This post was originally published on the author's personal Facebook page.
One of the most frustrating parts of watching the many societal debates over the last several months has been seeing people on all sides abandon rational thought in their knee-jerk defense of whatever position they're predisposed to believe. Productive discourse requires both sides of an argument to tone down their emotional reactions and consider the facts in a logical fashion. Acknowledging—or even recognizing—the flaws in an argument supporting one's own position can be difficult, but it's a must for anyone who wants to do more than just tear down the other side and widen the division.
If you truly care about other people and about making the world a better place, then in a spirit of charity and intellectual honesty be careful what lines of reasoning you embrace.
Below are just a few examples of faulty reasoning I've seen repeatedly in my news feed and elsewhere. I've picked examples from both sides of a couple of hot topics. Note that while these are not exact quotes, they do match the tone and (il)logical form of statements I've seen and heard from multiple people. Definitions of the fallacies are adapted from https://yourlogicalfallacyis.com/, a helpful introduction to several common informal fallacies.
"People pushing for reopening care more about the stock market than people's lives!!!!!!"
This is an example of the strawman fallacy: misrepresenting someone's argument to make it easier to attack.
Those who want to reopen the economy think that way because of a combination of a belief that the lethality of the virus has been exaggerated and a concern that the shutdown will ultimately prove even deadlier.* But this position is more complex and actually takes some effort to argue against, and nuance is hard to fit in a meme. Whether an argument is right or wrong, oversimplifying it in order to attack it often results in missing the point entirely.
"My friend is a nurse and thinks this whole COVID thing is nonsense, so it's crazy that anyone thinks it's a big deal. "
This is an appeal to authority: saying that because an authority thinks something, it must therefore be true.
For starters, a nurse is not a doctor, though I've heard a few people make a similar argument using their MD friends. In any case, medical training does not magically confer correct opinions on anyone. If it did, everyone with medical training would think the same thing—but it turns out there are actually doctors and nurses on both sides of this issue. It is true that medical professionals have the background to form more educated opinions than most about medical issues; that's why we have them! But a degree does not an argument make.** Doctors and nurses can make mistakes too, so pay attention to the reasoning behind their opinions, not just their credentials. This applies to both sides.
"Systemic racism is a myth. After all, we had a black president!"
Welcome to the anecdotal fallacy: using a personal experience or an isolated example instead of a sound argument or compelling evidence.

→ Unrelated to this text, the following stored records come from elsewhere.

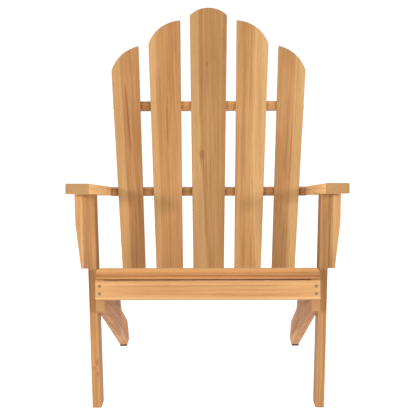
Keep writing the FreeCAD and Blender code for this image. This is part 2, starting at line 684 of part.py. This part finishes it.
for name, side in SIDES:
    leg, rail = "front_leg_" + name, "side_rail_" + name
    arm_piece, bracket = "arm_" + name, "arm_bracket_" + name

    for drop in APRON_SCREW_DROPS:
        y, z = seat_line(RAIL_FRONT - STOCK, -drop)
        drive("apron_screws", (side * RAIL_MIDDLE_X, y, z), DOWN_SLOPE, APRON_SCREW_LENGTH,
              "front_apron", rail)

    for index in range(LATER_SLATS + 1):
        for run, thick, bite in seat_screw_places(index):
            y, z = seat_line(run, thick)
            drive("seat_slat_screws", (side * RAIL_MIDDLE_X, y, z), SEAT_NORMAL, thick + bite,
                  "seat_slat_%d" % (index + 1), rail)

    for run in BOLT_RUNS:
        y, z = seat_line(run, -BOLT_DROP)
        bolt, nut = leg_bolt(y, z, side)
        outer_recess, inner_recess = leg_bolt_recesses(y, z, side)
        fasten("leg_bolts", bolt, leg, rail)
        fasten("leg_bolt_nuts", nut, rail)
        cuts[leg].append(outer_recess)
        cuts[rail].append(inner_recess)

    for y in ARM_SCREW_YS:
        x = side * (ARM_INNER_X + STOCK / 2)
        fastener, plug = plugged_screw((x, y, arm_top_z(y)), ARM_NORMAL,
                                        ARM_SCREW_LENGTH)
        fasten("arm_screws", fastener, arm_piece, leg)
        fasten("arm_plugs", plug, arm_piece)

    middle_y = LEG_DEPTH / 2
    bracket_x = side * (leg_outer_x(arm_underside_z(middle_y)) + BRACKET_TOP / 2)
    fastener, plug = plugged_screw((bracket_x, middle_y, arm_top_z(middle_y)), ARM_NORMAL,
                                    ARM_SCREW_LENGTH)
    fasten("arm_screws", fastener, arm_piece, bracket)
    fasten("arm_plugs", plug, arm_piece)

    tenon = tenon_box(ARM_INNER_X, TENON_LENGTH).BoundBox
    tenon_y = (tenon.YMin + tenon.YMax) / 2
    tenon_x = side * (ARM_INNER_X + TENON_LENGTH / 2)
    peg_from = arm_underside_z(tenon_y) - PEG_SPARE
    peg = Part.makeCylinder(PLUG_DIAMETER / 2, arm_top_z(tenon_y) + PEG_SPARE - peg_from,
                            Vector(tenon_x, tenon_y, peg_from))
    peg = peg.common(on_side(arm(), side))
    fasten("tenon_pegs", peg, arm_piece, "arm_cross_rail")

    for z in BRACKET_SCREW_ZS:
        lean = math.radians(LEG_LEAN)
        outward = (side * math.cos(lean), 0, -math.sin(lean))
        drive("bracket_screws", (side * leg_inner_x(z), middle_y, z), outward,
              BRACKET_SCREW_LENGTH, leg, bracket)

    rear_run = lower_rail_runs()[2]
    for inset in (LOWER_RAIL_SCREW_INSET, LOWER_RAIL_DEPTH - LOWER_RAIL_SCREW_INSET):
        y, z = seat_line(rear_run - inset, STOCK)
        drive("lower_rail_screws", (side * RAIL_MIDDLE_X, y, z), SEAT_NORMAL,
              LOWER_RAIL_SCREW_LENGTH, "lower_back_rail", rail)

    pad_y = (GLIDE_FRONT + GLIDE_REAR) / 2
    pad = on_side(glide(), side)
    well = Part.makeCylinder(SCREW_HEAD / 2, GLIDE_WELL, Vector(side * RAIL_MIDDLE_X, pad_y, 0))
    head = (side * RAIL_MIDDLE_X, pad_y, GLIDE_WELL)
    pin = screw(head, (0, 0, 1), GLIDE_SCREW_LENGTH)
    hardware["rear_glide_" + name] = [pad.cut(well).cut(pin)]
    drive("glide_screws", head, (0, 0, 1), GLIDE_SCREW_LENGTH, rail)

# Screws that hold the back slats: from behind through the two upper rails, and from the front
# below the seat line into the lower rail.
slats_of_the_back = [("back_slat_centre", CENTRE_EDGE, None, 0)]
for name, side in SIDES:
    slats_of_the_back.append(("back_slat_inner_" + name, INNER_NEAR, INNER_FAR, side))
    slats_of_the_back.append(("back_slat_outer_" + name, OUTER_NEAR, OUTER_FAR, side))

cross_middle_z = CROSS_RAIL_BOTTOM + STOCK / 2
cross_rear_y = cross_rail_section()[1][0]
upper_middle = UPPER_RAIL_AT + UPPER_RAIL_HEIGHT / 2

for piece, near, far, side in slats_of_the_back:
    for up, rail, style in ((LOWER_SCREW_UP, "lower_back_rail", "front"),
                            ((cross_middle_z - BACK_FOOT_Z) / COS_BACK, "arm_cross_rail", "level"),
                            (upper_middle, "upper_back_rail", "behind")):
        if side == 0:
            spread = edge_x(near, up) * 0.5
            xs = (-spread, spread)
        else:
            xs = (side * (edge_x(near, up) + edge_x(far, up)) / 2,)
        for x in xs:
            if style == "front":
                head, direction, length = (x, *back_line(up)), INTO_BACK, SLAT_SCREW_LENGTH
            elif style == "behind":
                head, direction = (x, *back_line(up, 2 * STOCK)), FROM_BEHIND
                length = UPPER_SCREW_LENGTH
            else:
                head, direction = (x, cross_rear_y, cross_middle_z), (0, -1, 0)
                length = CROSS_RAIL_DEPTH + CROSS_SCREW_BITE
            drive("back_slat_screws", head, direction, length, piece, rail)

# ---------------------------------------------------------------- let the fasteners in and save

for piece, tools in cuts.items():
    wood[piece] = wood[piece].cut(tools)

nodes = dict(wood)
for node, solids in hardware.items():
    nodes[node] = Part.makeCompound(solids) if len(solids) > 1 else solids[0]

front = wood["arm_left"].BoundBox.YMin
to_origin = Vector(0, -(front + FOOT_REAR) / 2, 0)

os.makedirs("parts", exist_ok=True)
for node, shape in nodes.items():
    shape.translate(to_origin)
    shape.exportStep("parts/%s.step" % node)
    print("%-24s solids %2d  volume %10.0f  valid %s" %
          (node, len(shape.Solids), shape.Volume, shape.isValid()))
print("moved by %.3f along Y" % to_origin.y)
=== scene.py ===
import math

import bmesh
import bpy
from mathutils import Matrix, Vector


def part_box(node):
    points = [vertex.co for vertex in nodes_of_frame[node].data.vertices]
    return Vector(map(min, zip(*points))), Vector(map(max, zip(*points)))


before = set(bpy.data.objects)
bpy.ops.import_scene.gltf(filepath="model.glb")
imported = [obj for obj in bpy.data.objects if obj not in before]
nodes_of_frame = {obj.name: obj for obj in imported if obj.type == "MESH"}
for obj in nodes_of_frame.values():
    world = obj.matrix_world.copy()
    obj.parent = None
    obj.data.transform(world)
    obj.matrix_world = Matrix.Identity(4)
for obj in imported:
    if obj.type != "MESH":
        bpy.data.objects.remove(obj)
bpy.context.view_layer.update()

scene = bpy.context.scene

# ---- Camera. A long lens straight in front of the chair, a little below the top of the
# back and tipped down to the seat, with the slightest roll. Lengths in metres, angles in
# degrees.
lens_height = 0.8405
lens_distance = 3.442
lens_tip = 6.109
lens_aside = 0.017
lens_turn = 0.300
lens_roll = -0.17
lens_length = 108.3
camera_data = bpy.data.cameras.new("camera")
camera_data.lens = lens_length
camera_data.sensor_width = 36.0
camera_data.clip_end = 50.0
camera = bpy.data.objects.new("camera", camera_data)
scene.collection.objects.link(camera)
camera.matrix_world = (Matrix.Translation((lens_aside, -lens_distance, lens_height))
                       @ Matrix.Rotation(math.radians(lens_turn), 4, "Z")
                       @ Matrix.Rotation(math.radians(90.0 - lens_tip), 4, "X")
                       @ Matrix.Rotation(math.radians(lens_roll), 4, "Z"))
scene.camera = camera

# ---- Studio floor: a wide sheet of white card that runs far past the chair, so that it
# meets the white surroundings without a line.
floor_reach = 14.0
card_grey = 0.20
card_glow = 0.92
floor_mesh = bpy.data.meshes.new("floor")
floor_form = bmesh.new()
bmesh.ops.create_grid(floor_form, x_segments=1, y_segments=1, size=floor_reach)
floor_form.to_mesh(floor_mesh)
floor_form.free()
floor = bpy.data.objects.new("floor", floor_mesh)
scene.collection.objects.link(floor)
card = bpy.data.materials.new("white_card")
card.use_nodes = True
card_shader = card.node_tree.nodes["Principled BSDF"]
card_shader.inputs["Base Color"].default_value = (card_grey, card_grey, card_grey, 1)
card_shader.inputs["Roughness"].default_value = 0.9
card_shader.inputs["Emission Color"].default_value = (1, 1, 1, 1)
card_shader.inputs["Emission Strength"].default_value = card_glow
floor_mesh.materials.append(card)

scene.view_settings.view_transform = "Standard"


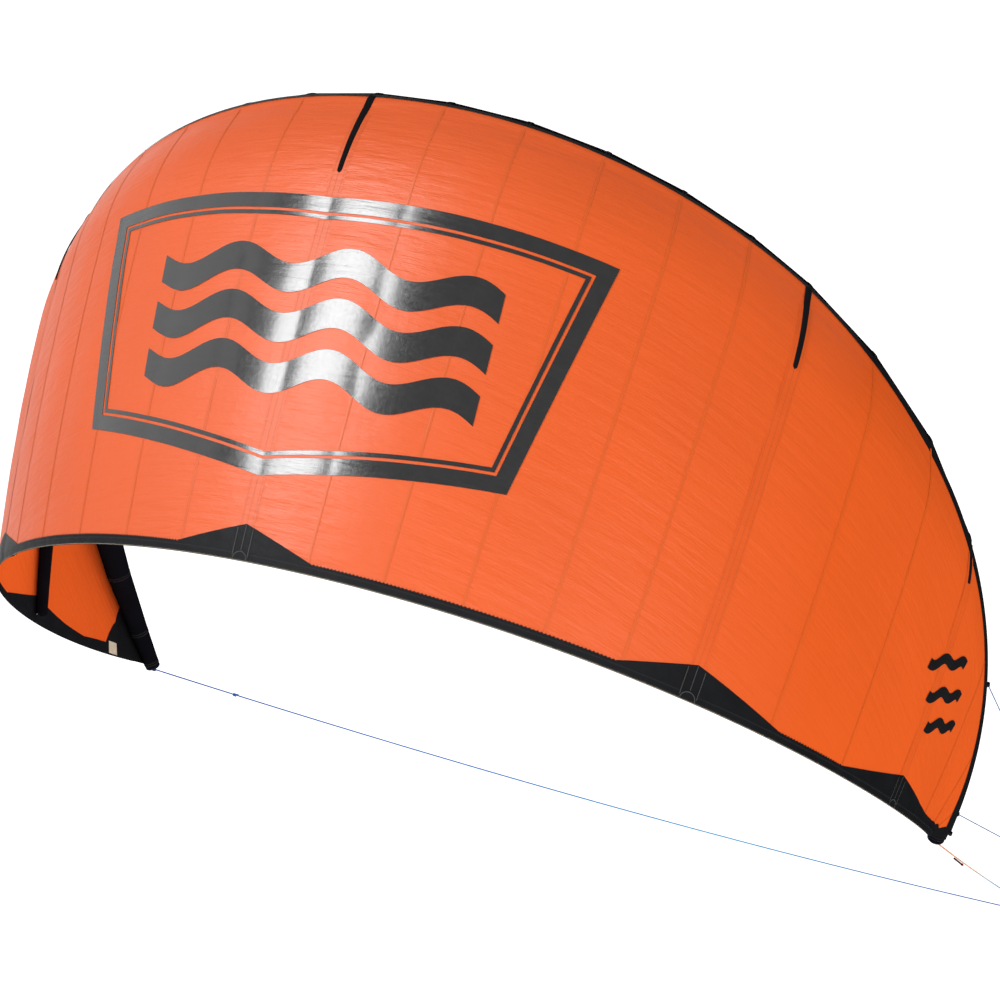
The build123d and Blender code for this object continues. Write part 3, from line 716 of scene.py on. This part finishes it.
def batten_sleeves():
    """Padded glossy sleeves with the profile battens, tapering towards their rounded ends."""
    def taper(place):
        return (1.25 - 0.45 * place) * math.sqrt(max(0.0, 1 - max(0.0, (place - 0.95) / 0.05) ** 2)) + 0.01

    for strut_name, station in STRUTS.items():
        start = BATTEN_FRONT * front_share(station)
        reach = BATTEN_SHARE[strut_name.split("_")[0]]
        path = [(station, share) for share in steps(start, reach, 56)]
        piece = ribbon(f"batten_{strut_name}", path, BATTEN_WIDTH, 0.0016, BATTEN,
                       0.0055, 11, taper)
        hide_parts(f"batten_sleeve_{strut_name}")


# ---------------------------------------------------------------- trailing edge
# Half the band's thickness, and the share of its width and of that half along its folded section
HEM_HALF = 0.0017
HEM_FOLD = ((0.0, 1.0), (0.25, 1.05), (0.5, 1.0), (0.75, 1.0), (0.95, 0.9), (1.0, 0.0), (0.95, -0.9),
            (0.5, -1.0), (0.0, -1.0))


def hem_piece(side_name, side):
    """Doubled band folded round the trailing edge."""
    stations = [side * place for place in steps(0.0, 1.0, 240)]
    edge_at = HEM_FOLD.index((1.0, 0.0))
    across = [(place if index <= edge_at else 2 - place) * HEM_WIDTH
              for index, (place, _) in enumerate(HEM_FOLD)]
    rows, uv_rows, run = [], [], 0.0
    for station in stations:
        start = hem_share(station)
        row = [skin(station, start + (1 - start) * place, height * HEM_HALF - CLOTH / 2)
               for place, height in HEM_FOLD]
        if rows:
            run += (row[edge_at] - rows[-1][edge_at]).length
        rows.append(row)
        uv_rows.append([(run, distance) for distance in across])
    piece = grid(f"trailing_band_{side_name}", rows, uv_rows, HEM)
    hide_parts(f"trailing_hem_{side_name}")
    hem_zigzag(side_name, side)
    edge = [(station, 0.9985) for station in stations[::2]]
    ribbon(f"edge_thread_{side_name}", edge, 0.003, 0.0012, THREAD_EDGE, 0.0006, 3)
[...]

The claims being made about the existence of systemic racism apply to society at large, and single examples can neither prove nor disprove them. A variation of this fallacy is some form, usually implied, of "I don't see racism in this country; therefore it must not exist." Your personal experience is only a small part of reality. If other people are reporting experiences and facts that appear to contradict your experience, it may be worth listening to understand what they're really talking about before you dismiss them out of hand. (See also the straw man fallacy above.)
"If you don't support #BlackLivesMatter, you're on the wrong side of history!"
The phrase "wrong side of history" carries considerable philosophical baggage, but to a first-order approximation we can consider this a form of the bandwagon fallacy: appealing to popularity (or in this case, assumed future popularity) or the fact that many people do something as an attempted form of validation.
Sometimes correct ideas are popular. Sometimes they aren't. The popularity of an idea should not be used as either a positive or negative measurement of its validity. If a movement is worth supporting, one should be able to find better reasons for doing so than its level of approval.
Bonus: Watch out for the fallacy of equivocation. The statement that black lives matter is distinct from the organization that chose the phrase as its name, and there is no contradiction in someone wholeheartedly agreeing with the former while having reservations about the latter.
As you think and dialogue about contemporary issues, be careful to examine your rhetoric for logical coherence. At the same time, beware of the fallacy fallacy: presuming that because a claim has been poorly argued, or a fallacy has been made, the claim itself must be wrong.
* Some have even pointed out that most rhetoric surrounding the shutdown has ignored poorer countries whose inhabitants were barely surviving as it was, and who are now facing starvation as the global economy remains stymied.
** It's also worth noting that just as nurses are not doctors, not all doctors and nurses are public health experts. The fields overlap, but have different emphases.